James stopped reading, shocked, perhaps even ashamed. “How could God kill all of these innocent animals?”
How would you have answered James? And have you ever stopped to consider what the Bible actually teaches about animals?
Perhaps you’re sceptical. After all, the bits in the Bible about animals seem pretty weird. There are talking animals, sacrifices, food laws, cattle that repent and beast-like kingdoms erupting from the sea. Are there really any answers worth finding?
On the other hand, if there are answers, do you really want to find out what they are? To be honest, I don’t want to stop eating animals. But would I be willing to, even if I discovered God wanted me to?
Sadly, we cannot avoid questions concerning animals. People continue to wonder whether they will be reunited with their pets in heaven, and the ‘green’ culture considers Christianity irrelevant to its campaign for vegetarianism, veganism, and animal rights.
God’s honour and our holiness is also at stake in this area.
His honour, because the creator’s goodness is brought into question when his creatures suffer. Our holiness, because whatever we do, whether eating or drinking, we are to do it for the glory of God.
So, this is not an abstract question for foreign cultures or friends, but an intensely practical one for deciding how we are to live – every time we walk into the supermarket.
Whether we like it or not, we are part of a humanity that consumes more than 60 billion animals per year. While we once lived in interdependent proximity with animals – like my friend James still does – most of us now engage with them as packages or pets. We either play with them, or buy them as conveniently wrapped morsels.
Even more, we are driving them out of their habitats and into extinction. Is this domination what God envisaged when he blessed us with dominion?
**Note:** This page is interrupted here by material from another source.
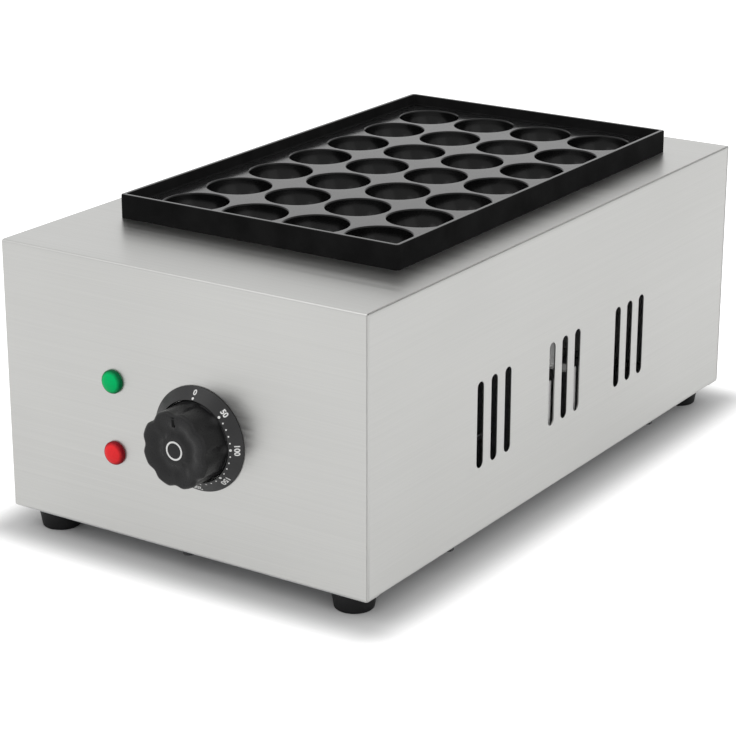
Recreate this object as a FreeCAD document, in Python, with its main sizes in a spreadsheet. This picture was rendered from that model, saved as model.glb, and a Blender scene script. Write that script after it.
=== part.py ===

Was American historian Lynn White right in claiming that the Bible is “the ideological basis for the arrogant and aggressive domination of nature which has led to the ecological destruction of modern times?”
When James stopped in shock, I had no simple answer. So I suggested we look again, more closely, to see if The Flood story had anything to say about animals – and to ask of the Bible if Jesus is good news for animals?
We found that…
- In the beginning, God ordered the world for his own glory. He made humans to rule his creation (including the other animals) lovingly – like him.
Humans are not the centre of creation. God is. And we were made to rule for God’s purposes, not ultimately our own. And yes, humans and the non-human animals are both animals. We are both animated flesh: formed from the ground, animated by the breath of life, feeding upon the plants, and blessed to multiply.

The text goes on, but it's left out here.